This Baked French Toast Casserole with blackberry maple syrup is an easy make-ahead breakfast, perfect for holidays, brunch, or just an easy morning meal. Crusty bread is baked in a lightly-sweetened creamy custard with juicy blackberries, then topped with blackberry syrup.
The tart and sweet blackberries add an extra layer of flavor, perfectly complementing the creamy custard. I promise this will be a family favorite and would make the perfect holiday breakfast or brunch. Follow my tips below to make the best baked french toast casserole!
To make the french toast casserole, you will need: one loaf of crusty bread (i.e sourdough), eggs, milk of choice, plain Greek yogurt, maple syrup, vanilla, salt, and blackberries. To make the delicious blackberry maple syrup, you will need: frozen blackberries, maple syrup, vanilla, cornstarch.
This post is sponsored by the Oregon Blackberry and Raspberry Commission. All opinions are my own.
I’m not sure how it happened, but we are coming up on our two-year anniversary of moving to Oregon. Y’all, these last two years have completely flown by. Between exploring what Oregon has to offer to having our sweet Ari man join our family (who is also about to turn one!), it has been a whirlwind.
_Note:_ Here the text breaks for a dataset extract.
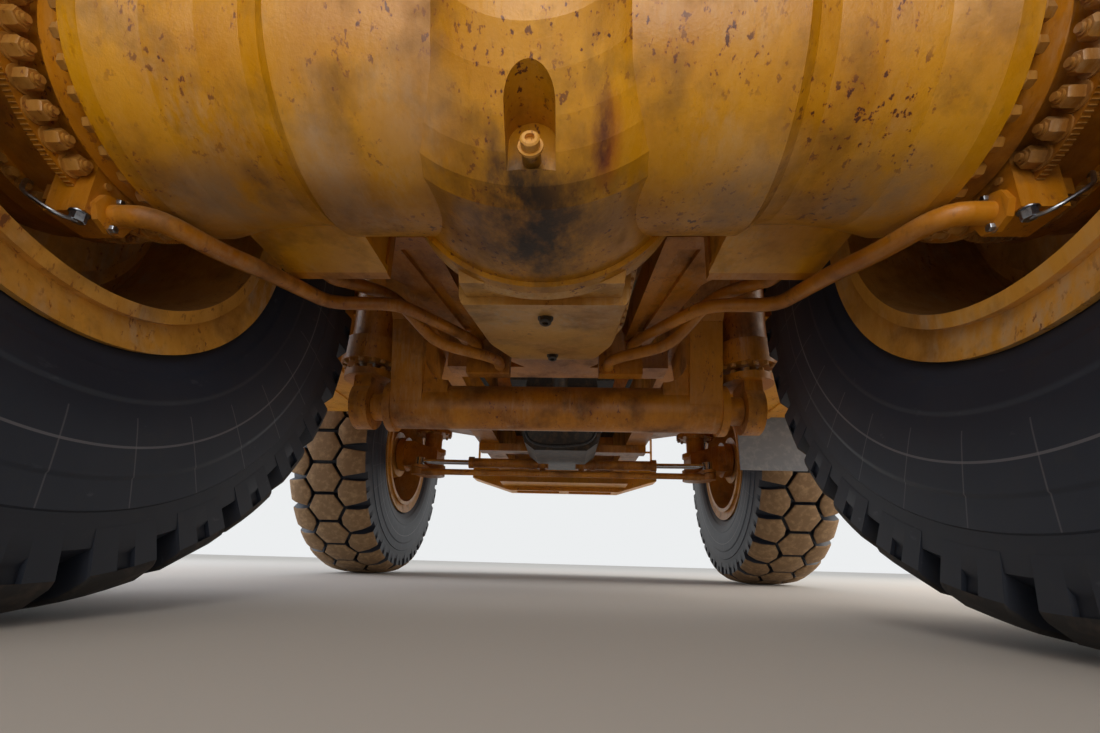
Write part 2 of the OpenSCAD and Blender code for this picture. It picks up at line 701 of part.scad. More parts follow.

Over the last two years we have had so much fun, have met so many amazing people, and have picked so much amazing food. If you’ve never been to Oregon, it is seriously an amazing place, and the food here is perfection.
During our first summer in Oregon, we went to an antique store, and the sweetest lady there showed us around her little farm. She let us pick a few fruits from her trees and gave us our first taste of Oregon blackberries and marionberries. We left there with full bellies, and August’s face was completely purple and red from all the juicy berries she tried to pop into her mouth… and missed. Clearly, she enjoyed them.
Enter The Delicious Oregon Blackberry
Oregon blackberries are the best! And did you know that 90% of frozen US grown blackberries are from Oregon? Doesn’t surprise me one bit, as Oregon has the perfect climate for growing blackberries, and you can find them just about everywhere, even growing wild on the side of the road! Frozen fruit is one of our favorite foods of all time. Every night before bed, we wrestle the kids into our bed and we all enjoy a snack of frozen fruit while we read books. It really is a special time we enjoy every night. August always begs for Oregon blackberries.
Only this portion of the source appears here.